Among the participants at the talks was Martin Sellner, a leader of Austria’s Identitarian Movement, which subscribes to the “great replacement” conspiracy theory that claims there is a plot by non-white migrants to replace Europe’s “native” white population.
‘An attack against our democracy’
News of the far-right gathering sent shockwaves across Germany at a time when the AfD is polling second in nationwide surveys, just months before three major regional elections in eastern Germany where their support is strongest.
The anti-immigration party confirmed the presence of its members at the meeting but denied taking on the “remigration” project championed by Sellner. Co-leader Alice Weidel parted ways with one of her advisers who participated in the talks.

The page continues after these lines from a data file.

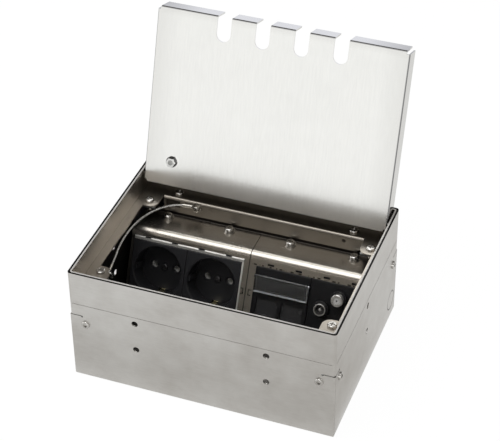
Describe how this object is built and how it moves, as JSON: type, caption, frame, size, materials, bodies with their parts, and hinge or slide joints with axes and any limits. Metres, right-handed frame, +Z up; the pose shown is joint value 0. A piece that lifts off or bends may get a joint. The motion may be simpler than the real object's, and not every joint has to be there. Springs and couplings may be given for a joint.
{
  "type": "floor socket box",
  "caption": "Stainless floor socket box with a hinged pan lid, earthed sockets, data jacks, an antenna module and a wire rope, for screed or raised floors.",
  "frame": {"origin": "centre of the flat underside of the outer housing", "axes": "+X right along the long side, +Y towards the lid hinge, +Z up"},
  "size_m": [0.2092, 0.1932, 0.2246],
  "materials": {
    "housing_steel": "mill-finish stainless sheet",
    "lid_steel": "brushed stainless sheet",
    "frame_steel": "mill-finish stainless sheet",
    "rail_steel": "mill-finish stainless sheet",
    "carrier_steel": "mill-finish stainless sheet",
    "bracket_zinc": "zinc plated",
    "screw_steel": "plated, bright",
    "socket_black": "moulded, semi-gloss",
    "base_black": "moulded",
    "contact_brass": "pale plated brass",
    "module_graphite": "moulded, satin",
    "jack_black": "moulded",
    "shutter_graphite": "moulded, glossy",
    "label_paper": "dark card",
    "window_clear": "clear moulded",
    "diecast_zinc": "die-cast",
    "connector_nickel": "nickel plated",
    "insulator_white": "moulded",
    "rope_steel": "stranded stainless wire",
    "crimp_steel": "plated"
  },
  "bodies": {
    "box": {"antenna_housing": "diecast_zinc", "antenna_plate": "module_graphite", "carrier_left": "carrier_steel", "carrier_right": "carrier_steel", "carrier_screws": "screw_steel", "carrier_washers": "screw_steel", "connector_insulators": "insulator_white", "corner_bracket_back_left": "bracket_zinc", "corner_bracket_back_right": "bracket_zinc", "corner_bracket_front_left": "bracket_zinc", "corner_bracket_front_right": "bracket_zinc", "data_frame": "module_graphite", "device_rail": "rail_steel", "earth_strap_1": "contact_brass", "earth_strap_2": "contact_brass", "hinge_pins": "screw_steel", "inner_frame": "frame_steel", "label_strip": "label_paper", "ledge_screws": "screw_steel", "outer_housing": "housing_steel", "pin_contacts": "contact_brass", "radio_connector": "connector_nickel", "rail_screws": "screw_steel", "rj45_jack_left": "jack_black", "rj45_jack_right": "jack_black", "rope_ferrule": "crimp_steel", "rope_hook": "rope_steel", "rope_lock_washer": "screw_steel", "rope_screw": "screw_steel", "rope_terminal": "crimp_steel", "sat_connector": "connector_nickel", "side_screws": "screw_steel", "socket_base_1": "base_black", "socket_base_2": "base_black", "socket_cup_1": "socket_black", "socket_cup_2": "socket_black", "socket_screws": "screw_steel", "terminal_screws": "contact_brass", "tv_connector": "connector_nickel", "wire_rope": "rope_steel"},
    "lid": {"lid_earth_nut": "screw_steel", "lid_earth_screw": "screw_steel", "lid_earth_washer": "screw_steel", "lid_pan": "lid_steel"},
    "window": {"label_window": "window_clear"},
    "left_shutter": {"shutter_left": "shutter_graphite"},
    "right_shutter": {"shutter_right": "shutter_graphite"}
  },
  "joints": [
    {"name": "lid_hinge", "type": "hinge", "parent": "box", "child": "lid", "pos_m": [0, 0.0645, 0.0912], "axis": [1, 0, 0], "range_deg": [0, 108]},
    {"name": "label_window_hinge", "type": "hinge", "parent": "box", "child": "window", "pos_m": [0.0285, 0.02104, 0.04993], "axis": [-1, 0, 0], "range_deg": [0, 95]},
    {"name": "shutter_left_slide", "type": "slide", "parent": "box", "child": "left_shutter", "axis": [0, 0.4226, 0.9063], "range_m": [0, 0.012]},
    {"name": "shutter_right_slide", "type": "slide", "parent": "box", "child": "right_shutter", "axis": [0, 0.4226, 0.9063], "range_m": [0, 0.012]}
  ]
}
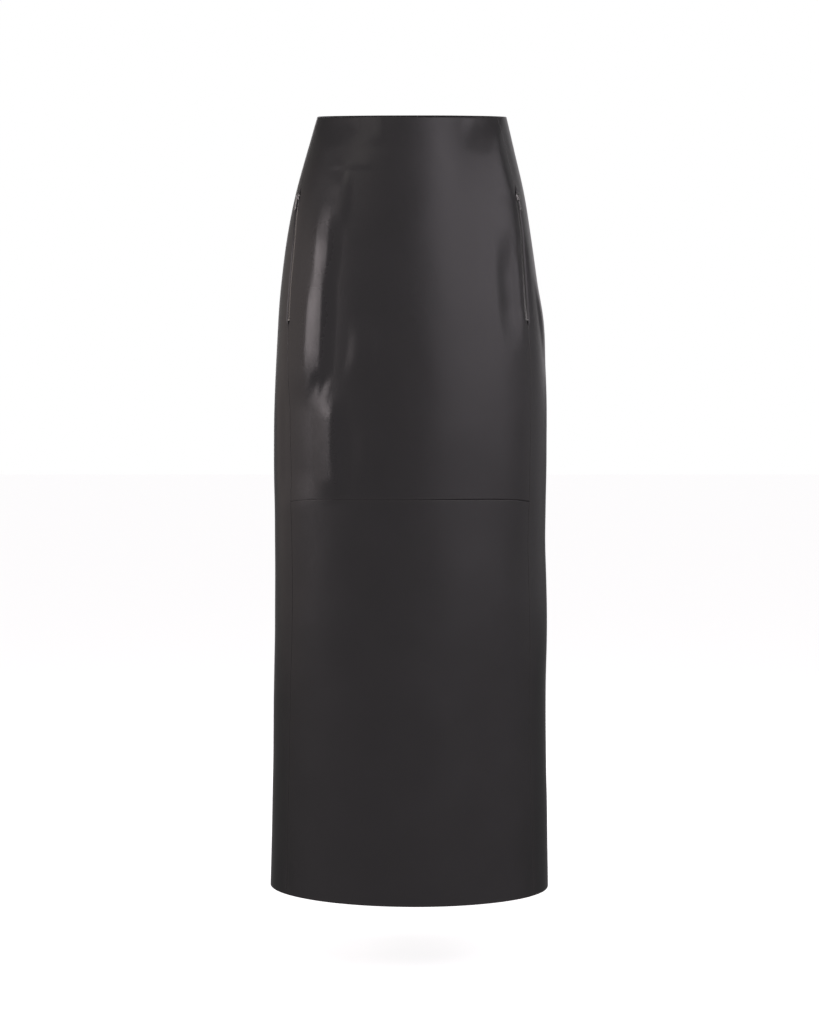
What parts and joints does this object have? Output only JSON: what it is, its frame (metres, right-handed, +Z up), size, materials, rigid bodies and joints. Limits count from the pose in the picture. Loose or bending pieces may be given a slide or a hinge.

But leading politicians, including Chancellor Olaf Scholz, who joined a demonstration last weekend, said any plan to expel immigrants or citizens alike amounted to “an attack against our democracy, and in turn, on all of us”. He urged “all to take a stand – for cohesion, for tolerance, for our democratic Germany”.
Members of the country’s business industry also voiced their concerns.
“If everything is true as reported, then that is absolutely disgusting,” said Siemens Energy’s supervisory board chairman Joe Kaeser in an interview with Reuters news agency published on Saturday.
Kaeser’s comments come after leaders of German companies, including chip manufacturer Infineon and chemicals maker Evonik, voiced their concerns earlier this week.
Highlighting lessons from Germany’s history, Kaeser warned of the damage to Germany’s image around the world and called on German businesses to publicly warn of the consequences.